Exercise: Reproduce the first line and every line after it, exactly, through the one containing "the wearer's left.". Leave out the rest.

Collected material:
------------------------------------------------------------------------

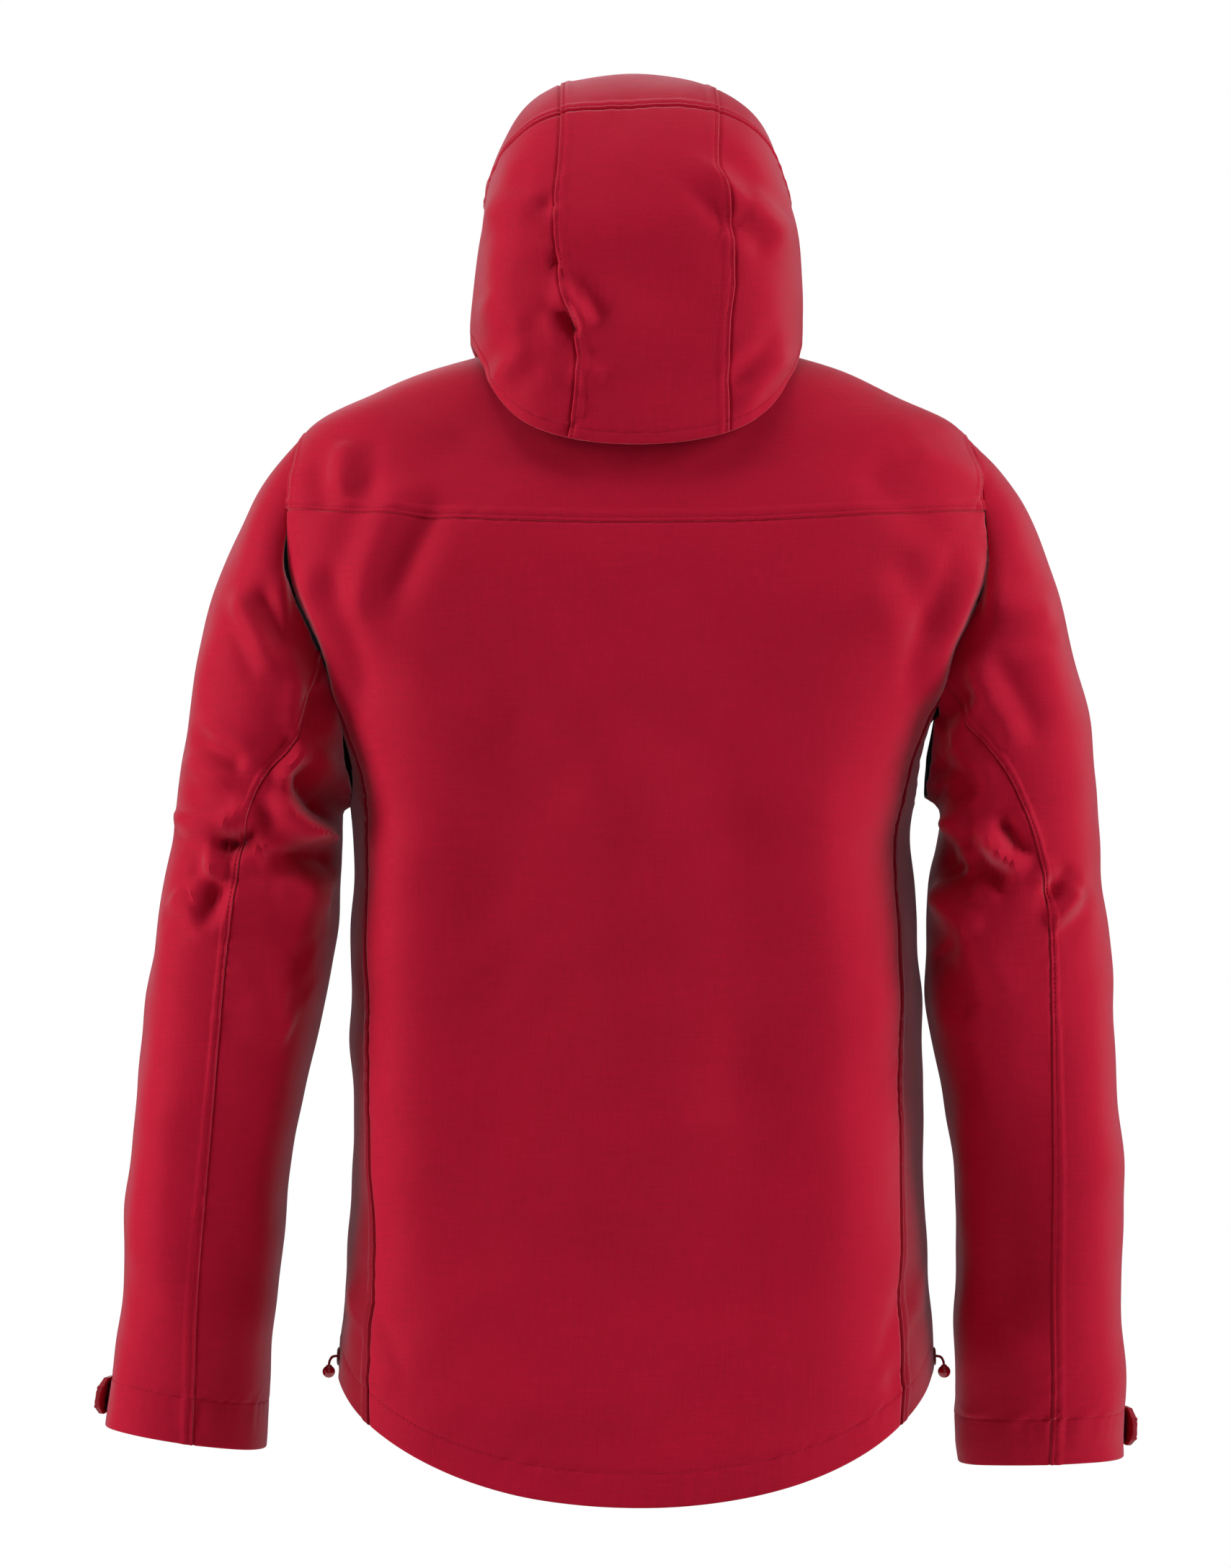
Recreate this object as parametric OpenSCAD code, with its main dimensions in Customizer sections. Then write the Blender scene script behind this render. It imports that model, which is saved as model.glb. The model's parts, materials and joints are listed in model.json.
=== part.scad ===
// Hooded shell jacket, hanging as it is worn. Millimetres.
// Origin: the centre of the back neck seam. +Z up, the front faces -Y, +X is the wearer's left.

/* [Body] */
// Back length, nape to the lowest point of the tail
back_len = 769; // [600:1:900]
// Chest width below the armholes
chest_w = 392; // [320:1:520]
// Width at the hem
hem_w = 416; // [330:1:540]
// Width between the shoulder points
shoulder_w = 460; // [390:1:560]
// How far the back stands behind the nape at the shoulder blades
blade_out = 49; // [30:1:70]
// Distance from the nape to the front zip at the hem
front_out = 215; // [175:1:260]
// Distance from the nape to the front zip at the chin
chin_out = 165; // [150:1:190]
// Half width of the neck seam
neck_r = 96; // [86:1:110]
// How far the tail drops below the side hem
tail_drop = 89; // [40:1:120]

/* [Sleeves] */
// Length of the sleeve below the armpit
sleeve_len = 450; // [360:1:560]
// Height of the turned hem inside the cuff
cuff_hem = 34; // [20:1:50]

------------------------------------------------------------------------

Solution for this problem:
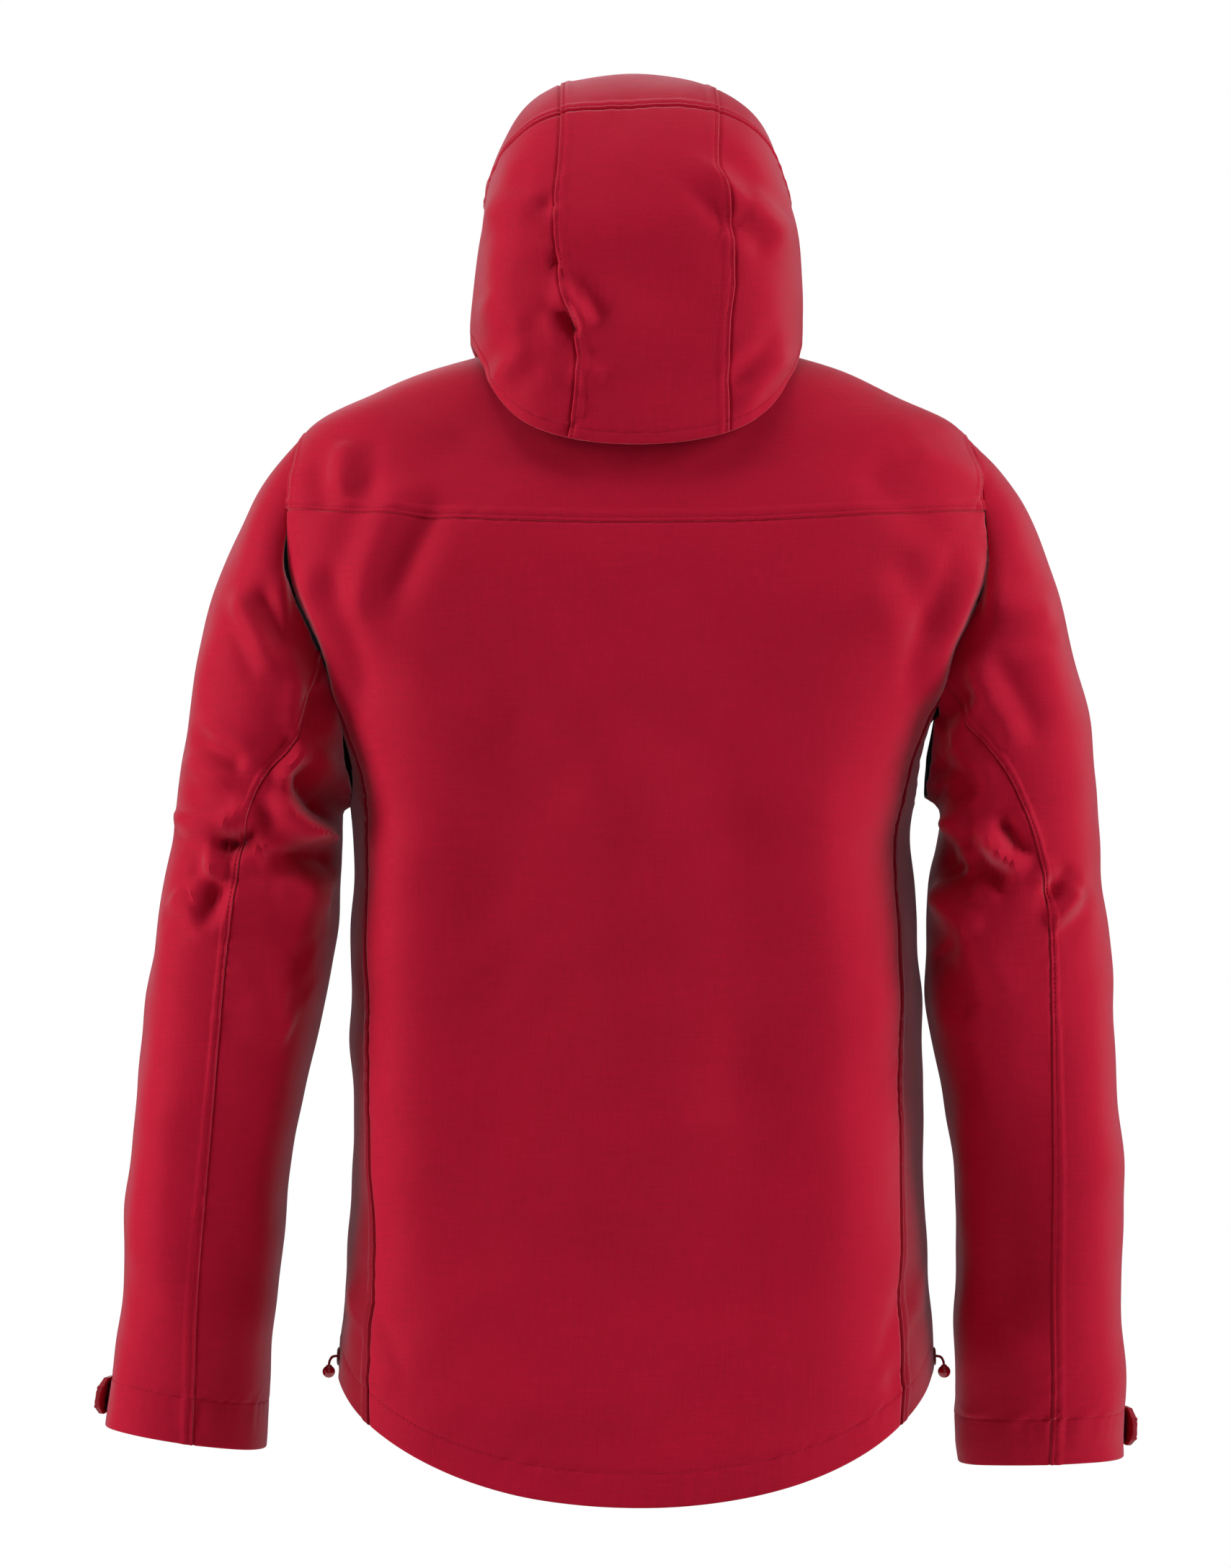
Recreate this object as parametric OpenSCAD code, with its main dimensions in Customizer sections. Then write the Blender scene script behind this render. It imports that model, which is saved as model.glb. The model's parts, materials and joints are listed in model.json.
=== part.scad ===
// Hooded shell jacket, hanging as it is worn. Millimetres.
// Origin: the centre of the back neck seam. +Z up, the front faces -Y, +X is the wearer's left.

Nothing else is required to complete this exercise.